At this point it's not primarily about greed, it's about survival because a central currency makes survival easier for everyone from farmers to teachers.  Greed has some influence in getting to this point, but overall, the adoption of a central currency makes more professions viable and all professions more efficient.  Greed becomes more evident once a central currency is stable and strong and efforts are made to accrue more of said currency than is strictly needed.

Then you come to disagreements.  Two people in a minor disagreement could possible work out their differences to a mutually acceptable situation but it is often easier to do so when there is an outside element guiding your decisions.  Laws and rules provide the most common set of external guidelines in most developed nations.  This rather works because we're often better able to accept a third party insisting on a way of doing things than we are able to accept the person we're arguing with insisting on a way of doing things.  Even if it remains a non-violent argument, the end result could easily be the argument not getting resolved and neither person getting what they need or want. 

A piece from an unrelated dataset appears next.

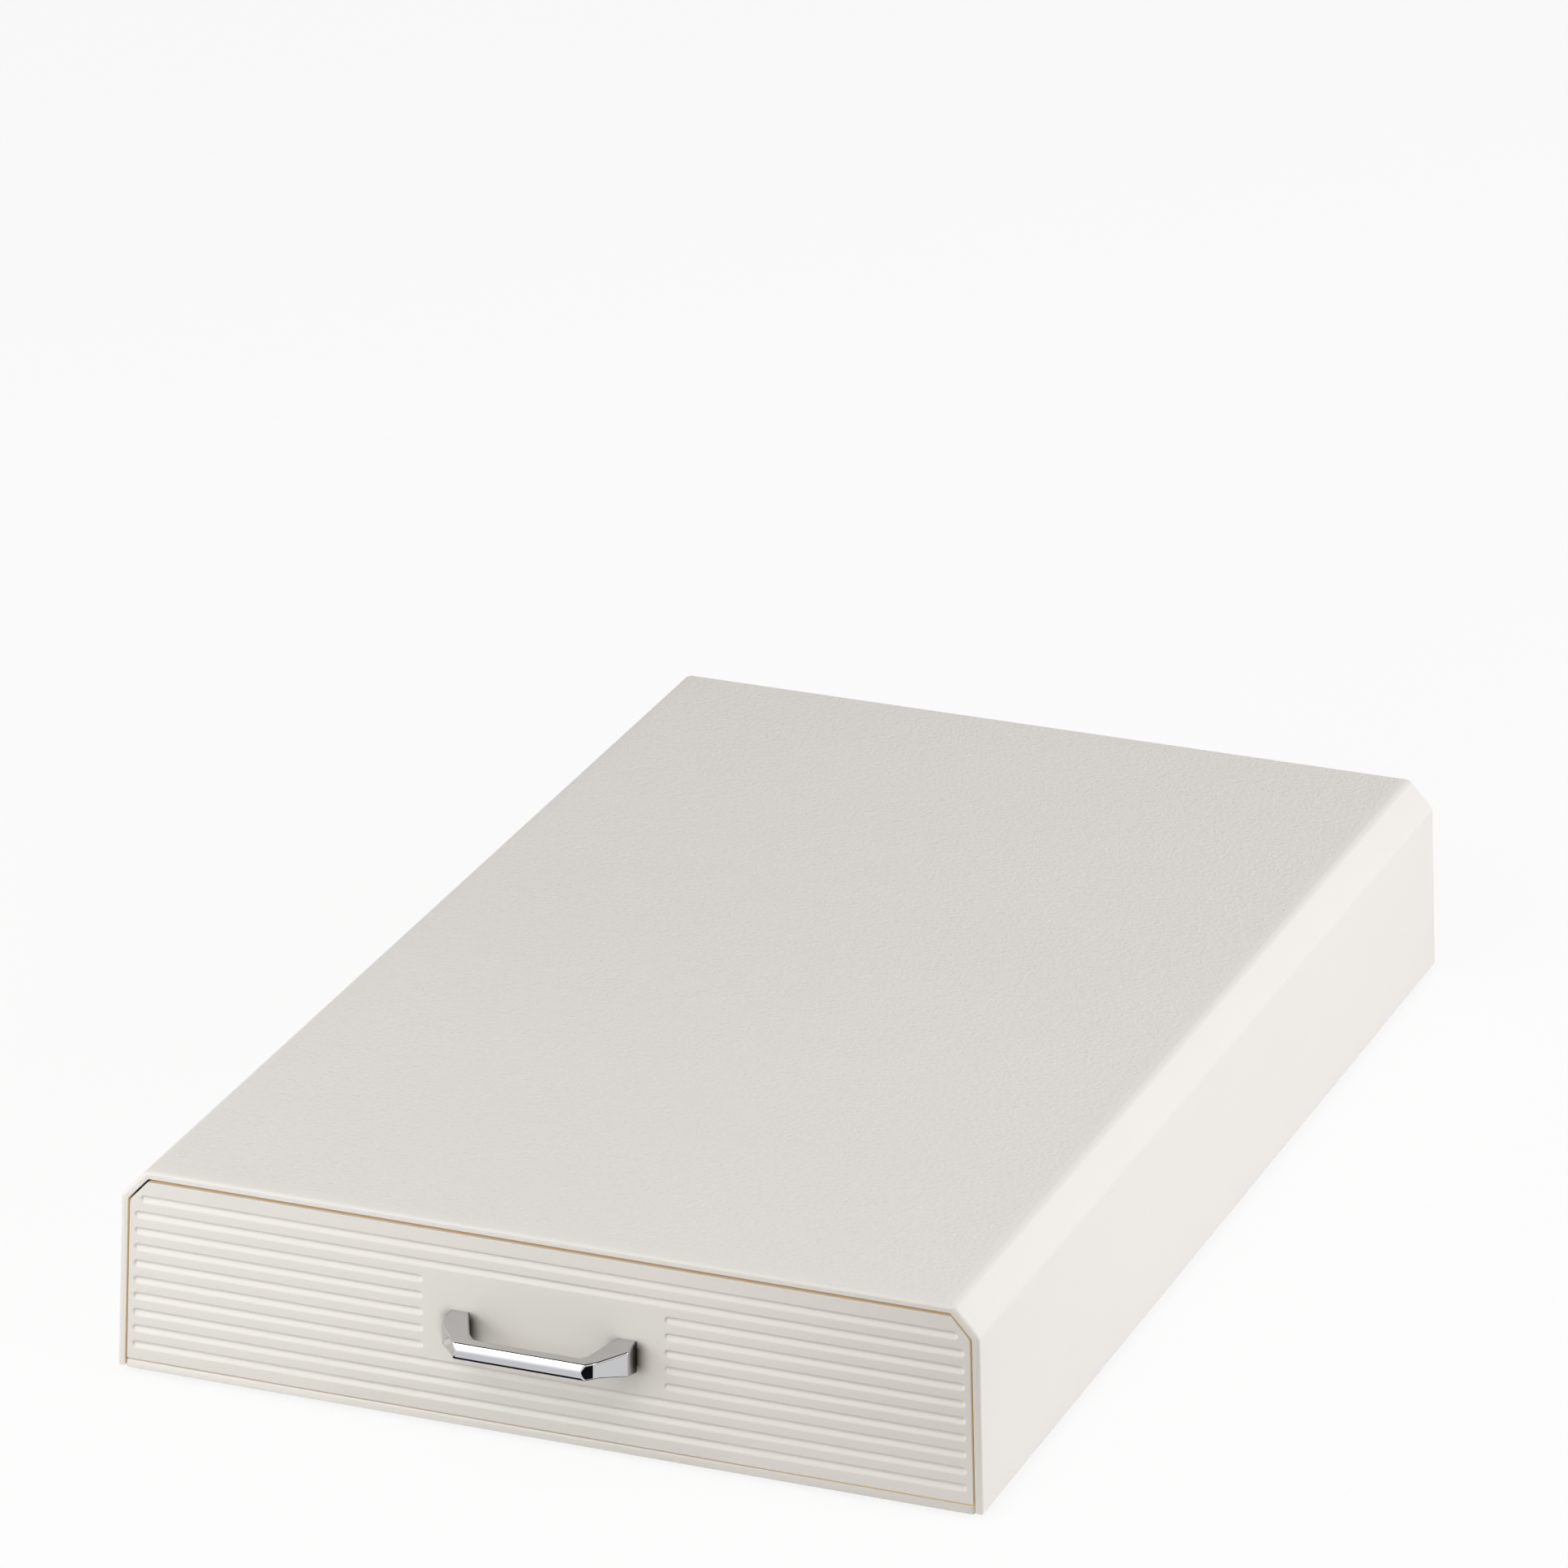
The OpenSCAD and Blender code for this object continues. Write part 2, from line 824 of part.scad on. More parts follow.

I'm sort of running out of time here before I have to do something else.  This could easily be a huge rant and, in fact, there are entire volumes of books dedicated to the analysis of governmental models.  Suffice to say that no government is as major a problem as a bad government.  There are several real life examples of places that have lost governments and what the effect was on the country.  Even without the violence that seems pervasive in places where government is either unstable or collapsed, life is very difficult without a central authority of some sort.  On the other hand, a culture where there are individual freedoms is healthier than one where people are heavily restricted.  The existence of a government, however provides the opportunity for the survivable expression of individual rights.  It's a balancing line.

The society exists to support the individual.  The individual exists to support the society.  Without one the other falls.  I lean a bit toward the individual myself, but I probably lean more toward society than most Americans.